This past Christmas, we got an iPad 2. Our son, who wasn’t quite 2-years-old at the time, loved to look at stuff on it. We would show him pictures, videos, and he loved to watch me play Bejeweled Blitz.
Soon, though, we knew we’d have to get it kid-proof, so we bought the heavy duty, military grade iPad case so he could flick away on the thing without us losing our shit that he’d break this expensive toy.
Flash forward a month, and my mom came to visit. She wanted to see the iPad, so I gave it to her. Stereotypically, she couldn’t get it to work. I told my son to show her how to use it.
She was flabbergasted to watch this little dude turn it on, unlock it, and start navigating to his favorite apps (one with Elmo and letters). We thought it was cool how he could intuitively operate it, and soon we were instituting time limits on his play because he got so carried away with it.
Now, every once in a while, he’ll grab a pillow, put it on his lap, and look at us as innocently as possible, saying, “Mommy, daddy, iPad please.” It’s always an issue getting him to stop playing with it once he starts, so we don’t let him play with it too much, but if the dishes are out of control, or we need just a few minutes to take care of bills or something, we’ll let him have a go with it.
But the monkey-screams that bellow out of his little mouth when his time is over makes me a tad uncomfortable.
It’s not necessarily that I worry about it; hell, I get it. When I’m “there” in a game or book or something, the last thing I want to do is stop. And I worry sometimes that his obsession with the thing is bordering on unhealthy.
But he doesn’t look at porn on it, he doesn’t buy a bunch of apps, and he generally has a good time connecting the dots, learning letters with Elmo, or learning the basics of avian-slingshot physics.
There’s something greater at play here, and I’m not smart enough to know what it is. He gets lost in play with cars and trains on a regular basis. And he’s not 3 yet, so that’s natural, right? But why all of the worry about his obsession with a tablet filled with educational games?

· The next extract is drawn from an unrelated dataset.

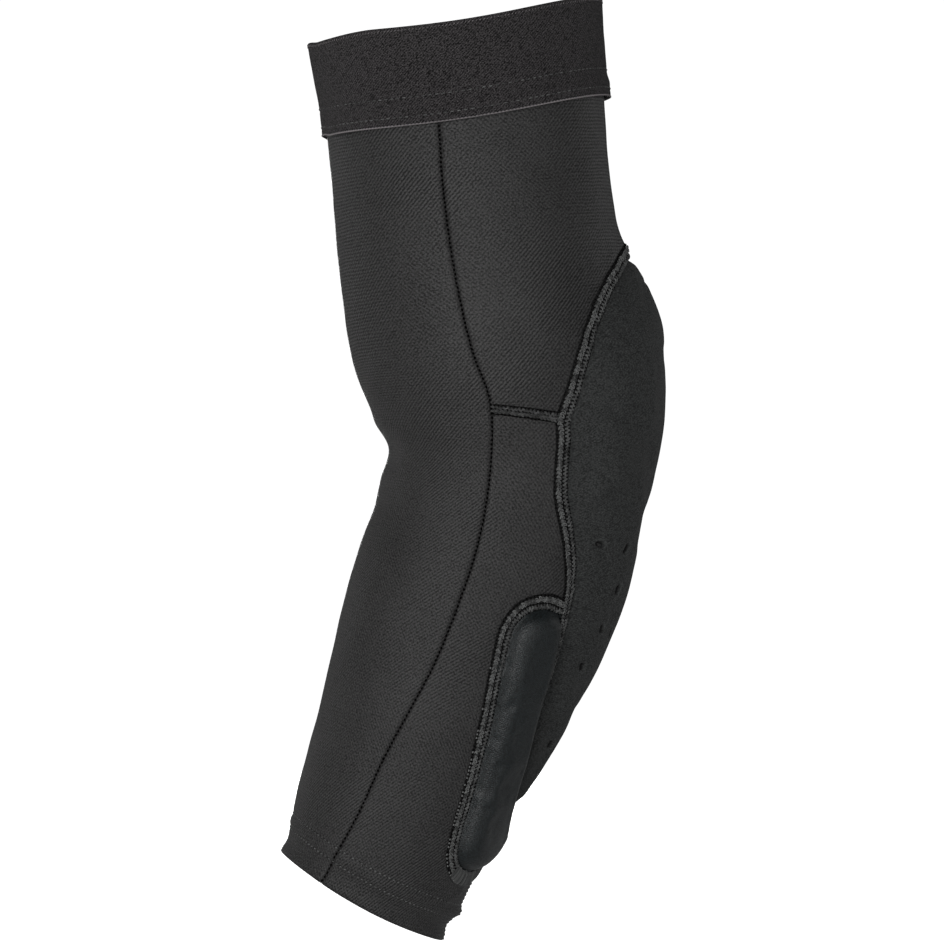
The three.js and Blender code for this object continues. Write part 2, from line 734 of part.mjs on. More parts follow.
const upperSeamKnots = [UPPER_CUT_KNOT, CROSS_KNOT, 5, 4.5, 4, 3.5, 3, 2.6, 2, 1.5, 1, 0.66, 0.33];
addPadSeam(
  'pad_seam_upper',
  [...upperSeamKnots, 0, ...inner(upperSeamKnots).reverse()],
  [[0, 1, CUT_CLEARANCE], [-1, 1, CUT_CLEARANCE]],
);
const bendKnots = [UPPER_CUT_KNOT, 7.5, LOWER_CUT_KNOT];
const bendTrim = [[0, 1, -CUT_CLEARANCE], [-1, -1, CUT_CLEARANCE]];
addPadSeam('pad_seam_elbow_outer', bendKnots, bendTrim);
addPadSeam('pad_seam_elbow_inner', inner(bendKnots), bendTrim);
const lowerSeamKnots = [8, 8.5, 9, 10, 11, 12, 13, 14, 15, 15.6, 16, 16.4, 17, 17.5];
addPadSeam(
  'pad_seam_lower',
  [...lowerSeamKnots, TIP_KNOT, ...inner(lowerSeamKnots).reverse()],
  [[0, -1, -CUT_CLEARANCE], [-1, -1, -CUT_CLEARANCE]],
);

// ---- Side pad: seam, cover, foam and lining --------------------------------------------------------

const borderTop = [0, 0.33, 0.7, 1, 1.5, 1.75, 2];
const borderSide = [2, 2.4, 2.8, 3.2, 4, 5, 6, 7, 8, 8.6, 9];
const borderEnd = [9, 10, 11, 12, 13, 14, 15];
const borderKnots = [...borderTop, ...borderSide.slice(1), ...borderEnd.slice(1)];
addStrip(
  'side_pad_seam',
  COLOURS.thread,
  along(sideBorder, borderKnots, -flatlockSide),
  along(sideBorder, borderKnots, flatlockSide),
  -KNIT,
  FLATLOCK_RISE,
);
const sideAcross = spread(0, 1, 6);
const padBeside = [18.4, TIP_KNOT, 17.5, 17, 16.4, 16, 15, 14, 13, 12, 11.3];
const sidePadTop = along(sideBorder, borderTop, -clothSide);
const sidePadEnd = along(sideBorder, borderEnd, -clothSide).reverse();
const besidePad = along(padOutline, padBeside, clothSide);
besidePad[0] = sidePadEnd[0];
besidePad[besidePad.length - 1] = sidePadTop[0];
addPadStack(
  { cover: 'side_pad_cover', foam: 'side_pad_foam', lining: 'side_pad_lining' },
  COLOURS.sideCover,
  blendBorders(
    {
      low: sidePadEnd,
      high: sidePadTop,
      left: besidePad,
      right: along(sideBorder, [...borderSide].reverse(), -clothSide),
    },
    sideAcross,
    matchingLevels(besidePad, 0, 1),
  ),
  sidePadRise,
  { low: true, high: true },
);

export default group;
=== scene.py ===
"""Looks of a pull-on elbow guard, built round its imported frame.

A place on the sleeve is given by phi, the angle round the arm in degrees (0 at
the back, 90 at the outer side, 180 at the front), by u, the length along the
arm line in millimetres (up from the elbow), and by h, the height in
millimetres above the outer face of the knitted tube.
"""

import logging
import math
from dataclasses import dataclass, field, replace
from enum import Enum
from typing import Callable, Optional, Sequence

import bpy
import numpy as np
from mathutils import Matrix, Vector


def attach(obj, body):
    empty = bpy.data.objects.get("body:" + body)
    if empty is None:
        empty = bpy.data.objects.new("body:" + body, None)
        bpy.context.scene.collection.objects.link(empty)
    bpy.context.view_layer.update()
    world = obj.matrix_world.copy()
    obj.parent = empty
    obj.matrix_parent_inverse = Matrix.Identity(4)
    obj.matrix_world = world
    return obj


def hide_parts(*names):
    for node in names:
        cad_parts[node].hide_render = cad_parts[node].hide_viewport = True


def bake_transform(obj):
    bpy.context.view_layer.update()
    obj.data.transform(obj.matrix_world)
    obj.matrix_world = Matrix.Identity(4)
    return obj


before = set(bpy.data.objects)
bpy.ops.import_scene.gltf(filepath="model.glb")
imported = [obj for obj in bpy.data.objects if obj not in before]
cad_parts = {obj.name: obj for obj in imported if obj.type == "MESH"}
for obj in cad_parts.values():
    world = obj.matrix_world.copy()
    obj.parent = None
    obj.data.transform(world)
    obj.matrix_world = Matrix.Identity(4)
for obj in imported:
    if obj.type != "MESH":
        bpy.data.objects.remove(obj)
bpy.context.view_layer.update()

MM = 0.001
MM_PER_DEGREE = 0.75  # length of one degree of phi on the sleeve's flat plan
UV_SCALE = 0.01  # texture units per millimetre
# Near-black painted into each punched slot: painted shade of the slot's hollow.
SLOT_SHADE = 0.0006  # linear grey of a punched slot
LOG = logging.getLogger("elbow_guard")
Array = np.ndarray
Field = Callable[[Array, Array], Array]


class Motion(Enum):
    """How a piece follows the bending arm."""

    UPPER_ARM = "upper_arm"
    FOREARM = "forearm"
    BENDS = "bends"


class Side(Enum):
    """The two sides of the arm, as the sign of phi."""

    OUTER = 1
    INNER = -1

    @property
    def label(self) -> str:
        """The side's name as the pieces use it."""
        return self.name.lower()


# ---- Numbers ---------------------------------------------------------------


def bell(x: Array, width: float) -> Array:
    """A smooth hump of height 1 round x = 0."""
    return np.exp(-((np.asarray(x) / width) ** 2))


def ramp(x: Array, start: float, end: float) -> Array:
    """Rises smoothly from 0 at start to 1 at end."""
    t = np.clip((np.asarray(x, float) - start) / (end - start), 0, 1)
    return t * t * (3 - 2 * t)


def unit(vectors: Array) -> Array:
    """The vectors scaled to length 1."""
    return vectors / np.maximum(np.linalg.norm(vectors, axis=-1, keepdims=True), 1e-9)


def each(value: Array, count: int) -> Array:
    """One value, or one for each of count things, as a row of count."""
    return np.broadcast_to(np.asarray(value, float), (count,))


def tangents(path: Array, closed: bool = True) -> Array:
    """Unit directions along a path of points."""
    if closed:
        return unit(np.roll(path, -1, 0) - np.roll(path, 1, 0))
    return unit(np.gradient(path, axis=0))


def swells(points: Array, wavelength: float, seed: int, terms: int = 7) -> Array:
    """Smooth seeded unevenness in space, about -1 to 1.

    Args:
        points: places in millimetres, three to a row.
        wavelength: mean distance from swell to swell.
        seed: picks the pattern.
        terms: number of plane waves added up.

    Returns:
        One value for each point.
    """
    random = np.random.default_rng(seed)
    total = np.zeros(len(points))
    for _ in range(terms):
        direction = unit(random.normal(size=3))
        length = wavelength * random.uniform(0.7, 1.5)
        phase = random.uniform(0, 2 * math.pi)
        total += np.sin(points @ direction * 2 * math.pi / length + phase)
    return total / math.sqrt(terms)


def cubic_weights(t: Array) -> Array:
    """Catmull-Rom weights of four neighbours for a fraction t between the middle two."""
    return np.stack([
        -0.5 * t + t**2 - 0.5 * t**3,
        1 - 2.5 * t**2 + 1.5 * t**3,
        0.5 * t + 2 * t**2 - 1.5 * t**3,
        -0.5 * t**2 + 0.5 * t**3,
    ])


# ---- The worn sleeve -------------------------------------------------------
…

Having kids does something to parents’ brains. We become hyper-vigilant about predators, hoping to ensnare our babies. We look at the license plates of shady-looking cars in the neighborhood; we read nutrition labels a little more often; we over-analyze media messages in “kid-safe” programming.
Maybe all of that worry is just transferred from some biologically necessary parent-paranoia. Or maybe I just project my own obsessions onto him, seeing objectively what I would be like if someone made me quit a dungeon-run before saving, or god forbid, close the book before finishing the chapter.
Or maybe the iPad is just crack for kids.